**Source data:**
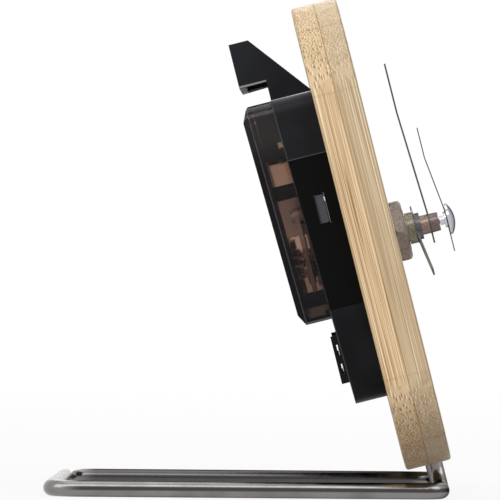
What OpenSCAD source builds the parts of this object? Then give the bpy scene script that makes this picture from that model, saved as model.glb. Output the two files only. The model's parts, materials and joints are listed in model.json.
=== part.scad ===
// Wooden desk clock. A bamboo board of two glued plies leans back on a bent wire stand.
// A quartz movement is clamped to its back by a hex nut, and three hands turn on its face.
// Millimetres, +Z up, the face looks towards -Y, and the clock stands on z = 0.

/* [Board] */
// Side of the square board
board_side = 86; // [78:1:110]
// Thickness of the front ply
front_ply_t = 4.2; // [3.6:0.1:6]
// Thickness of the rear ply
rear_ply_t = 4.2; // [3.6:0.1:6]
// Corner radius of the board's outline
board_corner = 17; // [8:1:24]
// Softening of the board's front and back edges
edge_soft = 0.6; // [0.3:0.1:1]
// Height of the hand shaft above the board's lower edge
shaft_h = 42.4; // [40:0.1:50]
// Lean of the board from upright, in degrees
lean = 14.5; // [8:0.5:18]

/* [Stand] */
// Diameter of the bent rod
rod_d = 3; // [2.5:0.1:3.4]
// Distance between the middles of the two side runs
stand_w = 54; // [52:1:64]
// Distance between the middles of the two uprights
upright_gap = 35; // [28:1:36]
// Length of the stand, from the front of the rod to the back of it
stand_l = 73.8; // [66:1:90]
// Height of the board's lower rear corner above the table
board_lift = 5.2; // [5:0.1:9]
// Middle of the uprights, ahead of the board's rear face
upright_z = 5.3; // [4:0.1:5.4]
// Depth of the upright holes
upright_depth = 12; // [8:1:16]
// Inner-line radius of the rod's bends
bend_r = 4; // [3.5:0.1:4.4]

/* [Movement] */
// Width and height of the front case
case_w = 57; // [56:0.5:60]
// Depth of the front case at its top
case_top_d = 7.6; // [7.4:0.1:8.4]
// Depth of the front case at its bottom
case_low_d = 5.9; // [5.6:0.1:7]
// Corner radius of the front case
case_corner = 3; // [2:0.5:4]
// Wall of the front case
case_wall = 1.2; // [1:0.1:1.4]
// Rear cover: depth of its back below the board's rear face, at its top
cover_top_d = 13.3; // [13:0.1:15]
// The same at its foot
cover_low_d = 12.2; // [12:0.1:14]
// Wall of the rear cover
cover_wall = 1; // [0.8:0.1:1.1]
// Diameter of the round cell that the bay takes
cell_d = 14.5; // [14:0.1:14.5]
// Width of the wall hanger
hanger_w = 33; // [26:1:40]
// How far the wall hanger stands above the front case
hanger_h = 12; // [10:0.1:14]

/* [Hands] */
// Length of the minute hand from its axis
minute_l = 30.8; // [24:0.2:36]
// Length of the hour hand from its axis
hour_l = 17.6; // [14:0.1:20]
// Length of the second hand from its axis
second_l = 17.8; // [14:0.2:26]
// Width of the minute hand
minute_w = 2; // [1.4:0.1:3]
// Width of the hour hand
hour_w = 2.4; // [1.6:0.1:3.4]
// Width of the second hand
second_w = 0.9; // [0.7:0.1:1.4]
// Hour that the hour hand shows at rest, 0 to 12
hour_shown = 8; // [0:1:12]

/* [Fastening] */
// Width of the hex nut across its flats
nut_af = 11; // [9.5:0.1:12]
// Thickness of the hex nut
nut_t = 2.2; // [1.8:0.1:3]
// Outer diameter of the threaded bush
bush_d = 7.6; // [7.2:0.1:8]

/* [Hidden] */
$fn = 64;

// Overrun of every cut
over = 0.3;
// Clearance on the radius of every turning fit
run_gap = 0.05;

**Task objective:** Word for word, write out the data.

**Answer to this exercise:**
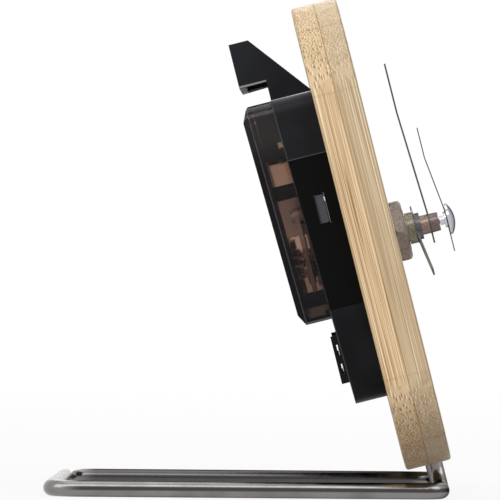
What OpenSCAD source builds the parts of this object? Then give the bpy scene script that makes this picture from that model, saved as model.glb. Output the two files only. The model's parts, materials and joints are listed in model.json.
=== part.scad ===
// Wooden desk clock. A bamboo board of two glued plies leans back on a bent wire stand.
// A quartz movement is clamped to its back by a hex nut, and three hands turn on its face.
// Millimetres, +Z up, the face looks towards -Y, and the clock stands on z = 0.

/* [Board] */
// Side of the square board
board_side = 86; // [78:1:110]
// Thickness of the front ply
front_ply_t = 4.2; // [3.6:0.1:6]
// Thickness of the rear ply
rear_ply_t = 4.2; // [3.6:0.1:6]
// Corner radius of the board's outline
board_corner = 17; // [8:1:24]
// Softening of the board's front and back edges
edge_soft = 0.6; // [0.3:0.1:1]
// Height of the hand shaft above the board's lower edge
shaft_h = 42.4; // [40:0.1:50]
// Lean of the board from upright, in degrees
lean = 14.5; // [8:0.5:18]

/* [Stand] */
// Diameter of the bent rod
rod_d = 3; // [2.5:0.1:3.4]
// Distance between the middles of the two side runs
stand_w = 54; // [52:1:64]
// Distance between the middles of the two uprights
upright_gap = 35; // [28:1:36]
// Length of the stand, from the front of the rod to the back of it
stand_l = 73.8; // [66:1:90]
// Height of the board's lower rear corner above the table
board_lift = 5.2; // [5:0.1:9]
// Middle of the uprights, ahead of the board's rear face
upright_z = 5.3; // [4:0.1:5.4]
// Depth of the upright holes
upright_depth = 12; // [8:1:16]
// Inner-line radius of the rod's bends
bend_r = 4; // [3.5:0.1:4.4]

/* [Movement] */
// Width and height of the front case
case_w = 57; // [56:0.5:60]
// Depth of the front case at its top
case_top_d = 7.6; // [7.4:0.1:8.4]
// Depth of the front case at its bottom
case_low_d = 5.9; // [5.6:0.1:7]
// Corner radius of the front case
case_corner = 3; // [2:0.5:4]
// Wall of the front case
case_wall = 1.2; // [1:0.1:1.4]
// Rear cover: depth of its back below the board's rear face, at its top
cover_top_d = 13.3; // [13:0.1:15]
// The same at its foot
cover_low_d = 12.2; // [12:0.1:14]
// Wall of the rear cover
cover_wall = 1; // [0.8:0.1:1.1]
// Diameter of the round cell that the bay takes
cell_d = 14.5; // [14:0.1:14.5]
// Width of the wall hanger
hanger_w = 33; // [26:1:40]
// How far the wall hanger stands above the front case
hanger_h = 12; // [10:0.1:14]

/* [Hands] */
// Length of the minute hand from its axis
minute_l = 30.8; // [24:0.2:36]
// Length of the hour hand from its axis
hour_l = 17.6; // [14:0.1:20]
// Length of the second hand from its axis
second_l = 17.8; // [14:0.2:26]
// Width of the minute hand
minute_w = 2; // [1.4:0.1:3]
// Width of the hour hand
hour_w = 2.4; // [1.6:0.1:3.4]
// Width of the second hand
second_w = 0.9; // [0.7:0.1:1.4]
// Hour that the hour hand shows at rest, 0 to 12
hour_shown = 8; // [0:1:12]

/* [Fastening] */
// Width of the hex nut across its flats
nut_af = 11; // [9.5:0.1:12]
// Thickness of the hex nut
nut_t = 2.2; // [1.8:0.1:3]
// Outer diameter of the threaded bush
bush_d = 7.6; // [7.2:0.1:8]

/* [Hidden] */
$fn = 64;

// Overrun of every cut
over = 0.3;
// Clearance on the radius of every turning fit
run_gap = 0.05;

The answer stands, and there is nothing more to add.